I'm saying that it reads that way.  This does means that newbies will think
that, but it also means *I* will think that whenever I haven't *recently* 
read the docs or been burned.  It also means that when I'm debugging, I 
have to look more places to see why my value disappeared, just in case
someone used properties.

The reason to use a high-level language is that you can concentrate on your 
problem instead of worrying about implementation details.  Python normally
supports this very well.  It keeps most things explicit and it doesn't 
usually make you write much in the way of infrastructure/glue.  (Remember
the complaints about logging?  No one has suggested that it doesn't work 
well, only that it is too hard to use casually.)

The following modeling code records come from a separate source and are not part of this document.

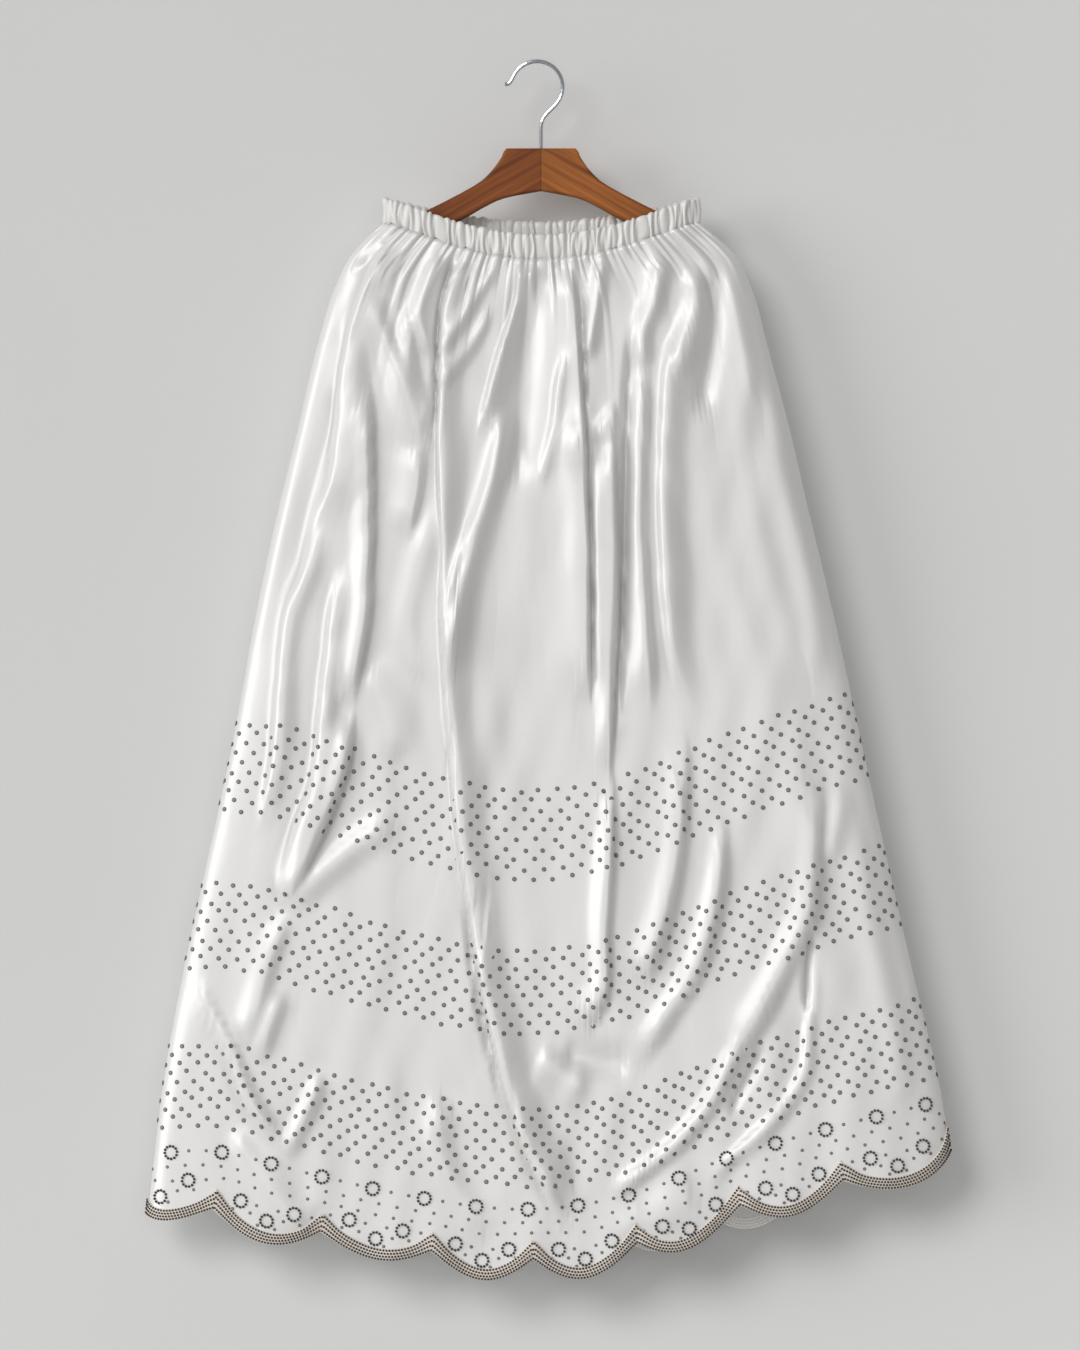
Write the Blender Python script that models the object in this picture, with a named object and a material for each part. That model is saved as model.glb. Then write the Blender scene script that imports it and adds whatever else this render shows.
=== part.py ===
"""A long satin folk-dress skirt, hung by its gathered waist on a wooden hanger.

Z points up, the front faces -Y, and the origin is the inside top of the steel hook, where a rod carries it.
Tables and sizes are in millimetres, with drops measured down from the origin. The meshes are in metres.
"""
import math

import bmesh
import bpy
import numpy as np

MM = 0.001

# Cloth and seams
CLOTH_THICKNESS = 1.5
SEAM_GAP = 0.3
FRONT = -1
BACK = 1

# Waist: a flattened ring of gathered casing, lower in the middle than at its sides
WAIST_HALF_WIDTH = 140.5
WAIST_HALF_DEPTH = 18.0
WAIST_SIDE_DROP = 122.6
WAIST_SAG = {FRONT: 33.0, BACK: 20.0}
WAIST_SAG_POWER = 1.3
CASING_HEIGHT = 20.7
CASING_THICKNESS = 2.0
CASING_BULGE = 0.9
CASING_TUCK = 0.8
CASING_GATHER_HEIGHT = 2.3
SECTION_POWER = 2.7

# Gathers: how many columns of points each one takes, and how far down the skirt it runs
GATHER_COLUMNS = (3, 2, 3, 4, 3, 3)
GATHER_RUNS = (22, 34, 18, 40, 26, 30, 15, 38, 20)
GATHER_ROUNDNESS = 0.7
SKIRT_GATHER_HEIGHT = 2.2

# Half of the skirt's depth, front to back, at fractions of its length
HALF_DEPTHS = ((0.0, 18.0), (0.04, 21.0), (0.12, 26.0), (0.4, 30.0), (0.75, 32.0), (1.0, 34.0))

# The two side seams seen from the front: drop, x of the left one, x of the right one
SIDE_SEAMS = (
    (142.8, -140.5, 140.5),
    (153.6, -153.0, 154.4),
    (170.7, -169.5, 173.4),
    (201.3, -185.4, 189.0),
    (253.5, -201.6, 203.4),
    (330.9, -219.6, 224.1),
    (393.0, -234.9, 238.5),
    (502.8, -258.3, 264.6),
    (593.7, -274.5, 284.4),
    (741.3, -306.0, 316.8),
    (816.0, -322.2, 334.0),
    (928.5, -342.0, 360.0),
    (980.7, -348.3, 368.1),
    (1035.6, -354.6, 374.0),
)

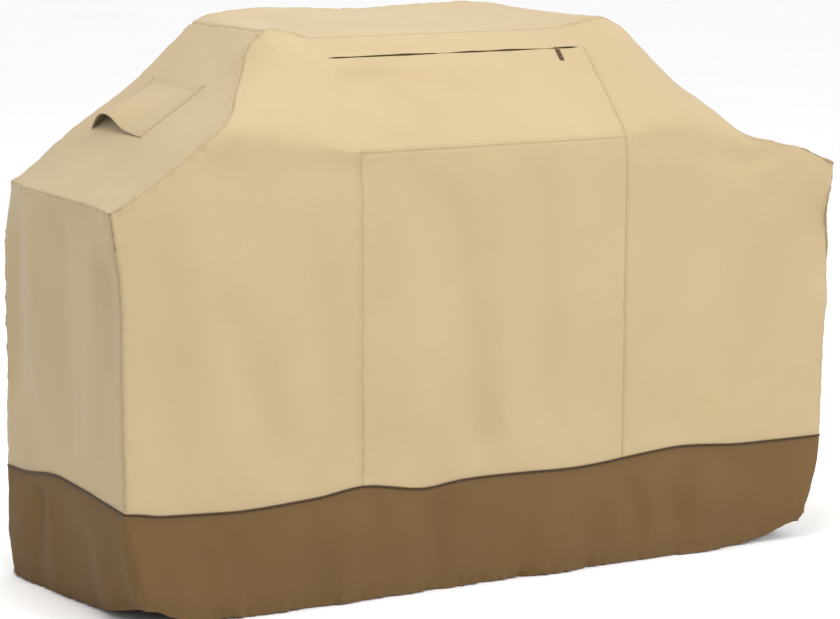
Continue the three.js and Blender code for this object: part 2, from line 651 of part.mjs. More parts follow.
function socketGeometry() {
  const top = -STRAP.length - 0.4;
  const low = top - SOCKET.length;
  const body = boxBetween([-SOCKET.halfX, -SOCKET.halfY, low], [SOCKET.halfX, SOCKET.halfY, top]);
  const cavity = boxBetween([-SOCKET.cavityHalfX, -SOCKET.cavityHalfY, low - 1],
    [SOCKET.cavityHalfX, SOCKET.cavityHalfY, low + SOCKET.depth]);
  const windowCut = boxBetween([-2, -SOCKET.halfY - 1, low + 8], [2, SOCKET.halfY + 1, low + 18]);
  return cut(body, cavity, windowCut);
}

function plugGeometry() {
  const top = -STRAP.length - 0.4;
  const base = top - PLUG.base;
  const tip = base - PLUG.prong;
  const outline = new THREE.Shape([
    [-PLUG.halfY, top], [-PLUG.halfY, base], [-10.5, base], [-11.5, tip + 8], [-12.6, tip + 8],
    [-10, tip], [-7.5, tip], [-8, base], [-1.8, base], [-1.8, tip + 3], [1.8, tip + 3], [1.8, base],
    [8, base], [7.5, tip], [10, tip], [12.6, tip + 8], [11.5, tip + 8], [10.5, base],
    [PLUG.halfY, base], [PLUG.halfY, top],
  ].map(([y, z]) => new THREE.Vector2(y, z)));
  const geometry = new THREE.ExtrudeGeometry(outline, { depth: PLUG.thick, bevelEnabled: false });
  geometry.translate(0, 0, -PLUG.thick / 2);
  geometry.rotateX(Math.PI / 2);
  geometry.rotateZ(Math.PI / 2);
  return geometry;
}

for (const [word, side] of SIDES) {
  const wallX = halfLengthAt(STRAP.z) - CLOTH;
  for (const [half, sign] of [['socket', -1], ['plug', 1]]) {
    const strap = new THREE.Group();
    strap.position.set(side * (wallX - STRAP.pivot), sign * STRAP.y, STRAP.z);
    strap.rotation.y = side * skirtLean;
    group.add(strap);
    const web = boxBetween([-STRAP.thick / 2, -STRAP.halfWidth, -STRAP.length],
      [STRAP.thick / 2, STRAP.halfWidth, -STRAP.clearance]);
    addPart(`strap_${half}_${word}`, web, 'webbing', strap);
    const buckle = half === 'socket' ? socketGeometry() : plugGeometry();
    addPart(`buckle_${half}_${word}`, buckle, 'plastic', strap);
    const wallSide = STRAP.pivot - ANCHOR.short;
    const anchor = boxBetween([-ANCHOR.behind, -ANCHOR.halfY, ANCHOR.low],
      [wallSide, ANCHOR.halfY, ANCHOR.high]);
    if (side < 0) anchor.translate(ANCHOR.behind - wallSide, 0, 0);
    addPart(`strap_anchor_${half}_${word}`, anchor, 'webbing', strap);
  }
}

export default group;
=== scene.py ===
"""Looks of a fitted grill cover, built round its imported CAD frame. Metres, +Z up, front at -Y."""
import json
import math

import bmesh
import bpy
import numpy as np
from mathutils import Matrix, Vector
from mathutils.bvhtree import BVHTree
from mathutils.kdtree import KDTree


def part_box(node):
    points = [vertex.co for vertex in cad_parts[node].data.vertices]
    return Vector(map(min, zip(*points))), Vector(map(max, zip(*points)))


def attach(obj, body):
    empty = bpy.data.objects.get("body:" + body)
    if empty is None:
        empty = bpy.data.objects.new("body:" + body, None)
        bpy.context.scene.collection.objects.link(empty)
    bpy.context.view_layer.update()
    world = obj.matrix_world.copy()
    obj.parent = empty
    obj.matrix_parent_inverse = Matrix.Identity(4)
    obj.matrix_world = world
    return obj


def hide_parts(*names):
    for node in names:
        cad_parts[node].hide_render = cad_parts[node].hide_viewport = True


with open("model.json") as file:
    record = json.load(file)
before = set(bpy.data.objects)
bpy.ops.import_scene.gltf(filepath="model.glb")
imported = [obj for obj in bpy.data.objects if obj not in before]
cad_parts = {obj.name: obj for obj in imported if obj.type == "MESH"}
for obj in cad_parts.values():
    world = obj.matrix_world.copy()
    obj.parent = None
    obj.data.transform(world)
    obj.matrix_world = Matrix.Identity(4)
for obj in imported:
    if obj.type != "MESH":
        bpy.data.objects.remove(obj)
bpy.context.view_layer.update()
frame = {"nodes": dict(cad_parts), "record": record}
rng = np.random.default_rng(7)

# ---- sizes from the frame -----------------------------------------------------------------
SEAM_GAP = 0.00025
HALF_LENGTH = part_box("end_right_panel")[1][0]
SHELF_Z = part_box("end_right_panel")[1][2] + SEAM_GAP
PIPING_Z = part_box("skirt_front_panel")[1][2] + SEAM_GAP
HALF_LENGTH_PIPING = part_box("skirt_right_panel")[1][0]
HALF_DEPTH_PIPING = -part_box("skirt_front_panel")[0][1]
HALF_DEPTH = -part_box("front_centre_panel")[0][1]
CASING_INSET = 0.0034
HALF_LENGTH_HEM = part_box("hem_casing_right")[1][0] + CASING_INSET
HALF_DEPTH_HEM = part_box("hem_casing_back")[1][1] + CASING_INSET
CENTRE_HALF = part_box("front_centre_panel")[1][0] + SEAM_GAP
CREASE_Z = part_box("front_centre_panel")[1][2] + SEAM_GAP
BACK_TOP_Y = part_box("top_panel")[1][1]
TOP_SPLIT_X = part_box("top_panel")[1][0] + SEAM_GAP
FLAP_TOP = Vector((0, -0.075, 1.190))     # the seam over the zip's flap
SLOT = Vector((0, -0.138, 1.152))         # the zip's line
FOLD_END = Vector((0.640, 0, 1.039))      # where the hood's crease runs out at the shoulder seam
PIPING_RADIUS = 0.0026
CASING_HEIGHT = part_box("hem_casing_front")[1][2]

# The seam where the front meets the top and the shoulder, and the back wall's top edge,
# from the middle outwards: the same outlines as the CAD panels.
FRONT_SEAM = np.array([
    [0, -75, 1190], [330, -75, 1190], [413, -78, 1222], [470, -82, 1166], [540, -150, 1102],
    [600, -262, 1058], [640, -308, 1039], [697, -312, 998], [805, -316, 922], [863, -318, 886],
    [889, -320, 878]]) / 1000
BACK_EDGE = np.array([
    [0, 1223], [251, 1234], [382, 1225], [427, 1206], [501, 1135], [576, 1072], [697, 998],
    [805, 922], [863, 886], [889, 878]]) / 1000

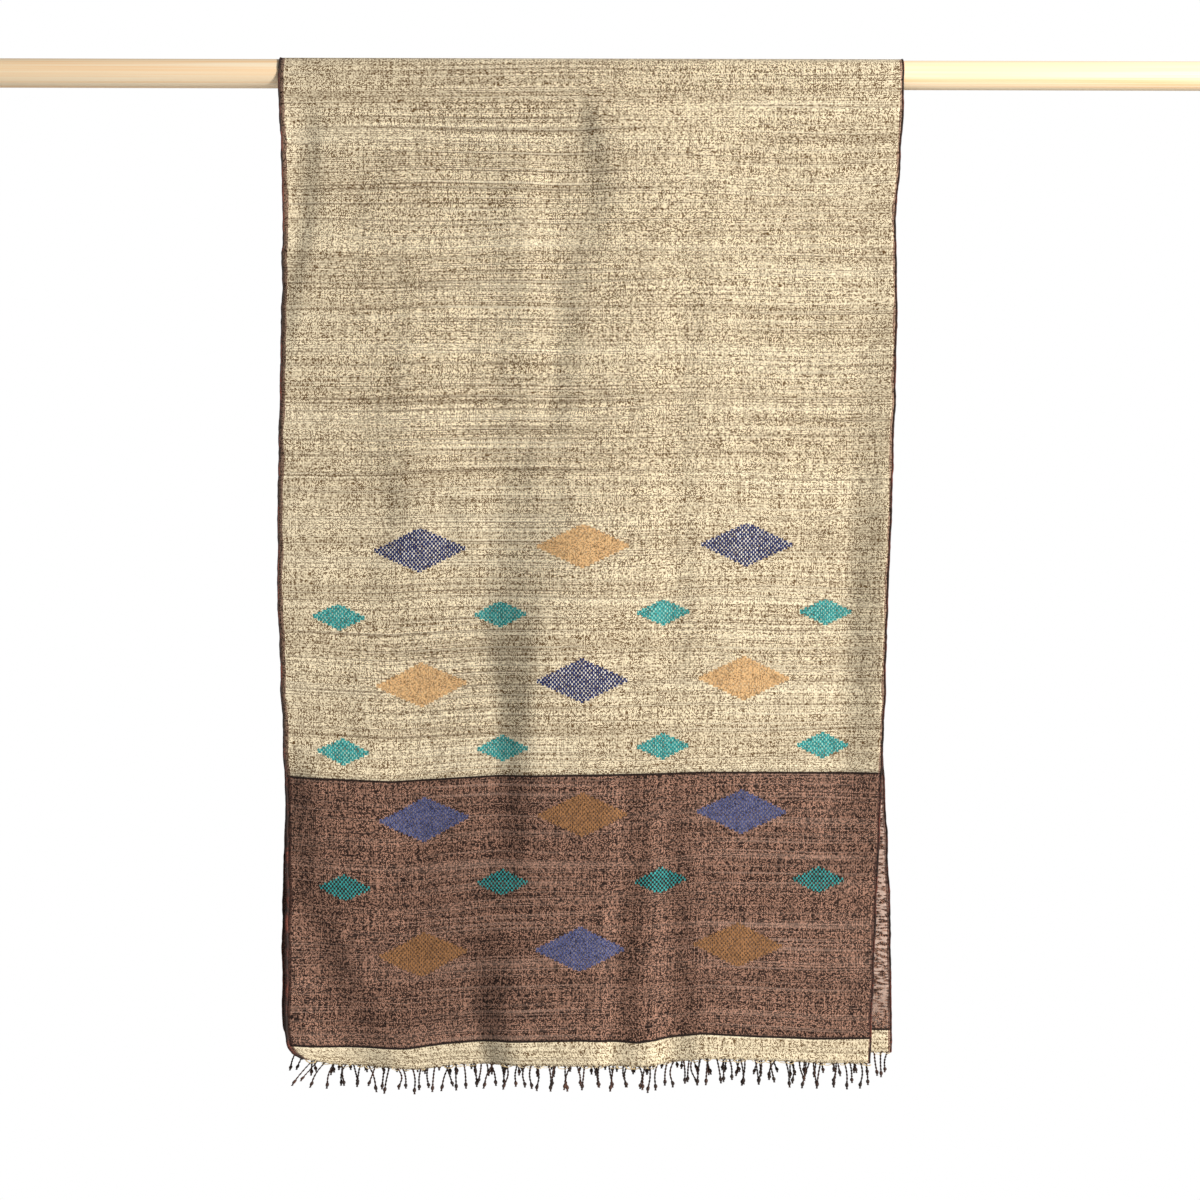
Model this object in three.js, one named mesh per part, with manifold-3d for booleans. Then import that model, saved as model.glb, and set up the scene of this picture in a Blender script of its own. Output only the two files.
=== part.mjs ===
// A handwoven silk stole, hung in half over a plain round wood rod.
//
// Millimetres. +X runs along the rod to the right of someone who faces the front layer, +Y runs away
// from them and +Z is up. The origin is the middle of the rod, on its axis. "down" is the distance
// below that axis, "across" is X, and a layer's relief is how far it stands off the hanging plane,
// away from the other layer.

import * as THREE from "three";
import { mergeVertices } from "three/addons/utils/BufferGeometryUtils.js";
import Module from "manifold-3d";

// ---- driving sizes ----

const ROD_DIAMETER = 26;
const ROD_LENGTH = 1200;
const ROD_SIDES = 32;

const CLOTH_WIDTH = 561; // selvedge to selvedge, where it lies over the rod
const WALL = 1.2; // the cloth's thickness
const SEAM = 0.3; // between the stretches of the cloth, and between the cloth and the rod
const LEG = 18; // how far the stretch over the rod comes down on each side of the axis
const RELIEF_STARTS = 70; // folds reach their full depth this far down

const STRIP_HEIGHT = 2.4; // the last rows of weft, which hold the fringe
const STRIP_WALL = 2.6; // thicker than the cloth by the knots that lie against it
const STRANDS = 76; // twisted pairs of warp ends on each fringe
const STRAND_DIAMETER = 1.8;
const STRAND_LENGTH = 21;
const STRAND_STEPS = 3;
const STRAND_SIDES = 3;
const STRAND_ROOT = 1.2; // how far a strand reaches up into its strip

const HANGING = ROD_DIAMETER / 2 + SEAM + WALL / 2; // from the axis to the middle of a layer's wall

const FRONT_COLUMNS = 48;
const BACK_COLUMNS = 26;
const OVER_COLUMNS = 8;
const OVER_ARC_ROWS = 12;

// ---- the front layer ----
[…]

What python does under the covers doesn't matter, *unless* the details
are so broken that I need to remember them.

	x=asdlfjk

looks like x is now set to something.  I expect it it to stay that way until
the next x=??? statement.  The fact that properties change it in a different
way under the covers doesn't matter; what matters is that it changes when
(and only when) I expect it to change.  By getting rid of the x=???
statement,
you force the programmer to keep more information in his own head.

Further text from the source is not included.